Much to the chagrin of conspiracy enthusiasts, it’s altogether possible that the deaths and disappearances of U.S. and Chinese scientists are coincidences. Yes, coincidences happen – even colossal ones. Yet, in an era of accelerating distrust of institutions, social upheaval, and aforementioned hype, people are more prone to accept dark, ulterior motives to explain chance events.
Defaulting to conspiracies are a means of making sense when guideposts have been “deconstructed” and long-trusted institutions have been hijacked by self-serving – too often corrupt – and ideologically blinkered elites. Deep political divisions across society contribute to suspicions as well. In every generation, there are people who want to believe that random and improbable events are engineered. Capriciousness is unsettling.
Still, in light of the Iranian assassinations, the question nags: Is Iran the only theater where such operations occur?

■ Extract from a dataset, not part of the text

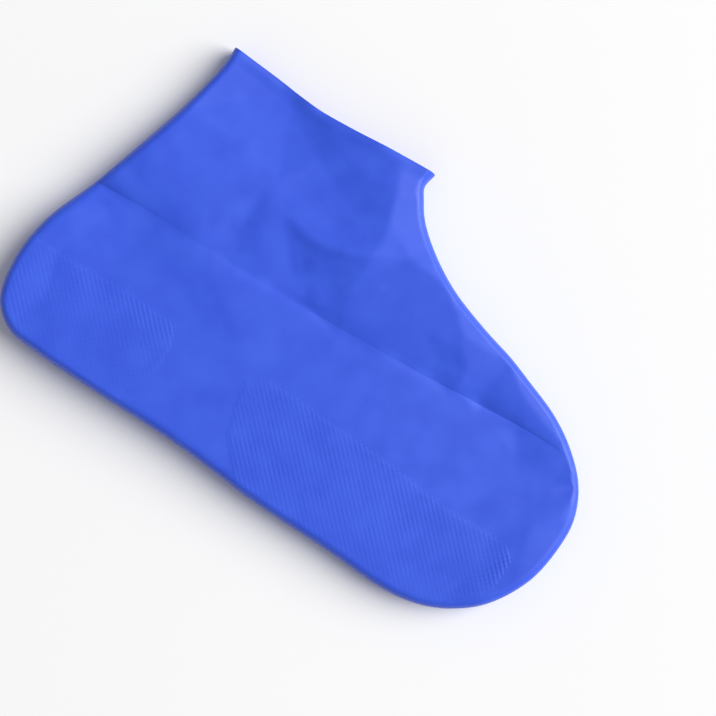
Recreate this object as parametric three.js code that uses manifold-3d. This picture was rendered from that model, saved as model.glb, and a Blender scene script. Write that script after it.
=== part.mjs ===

The U.S. and China are geopolitical rivals. The day may come when they’re belligerents. The stakes are awfully high. Advancements in science and technology – particularly pertaining to national security – are pivots in the Sino-American contest. Missiles, drones, lasers, nuclear weapons, nanotechnology, AI – you name it – all hinge on the highest caliber scientific research and development. The best minds and talents are required.
Has randomness made for a curious coincidence? Coincidences really do happen. Or is the public learning about a new dimension in the fight for global supremacy?
Is, as Newsweek suggests, “a silent ‘scientist war’ going on?”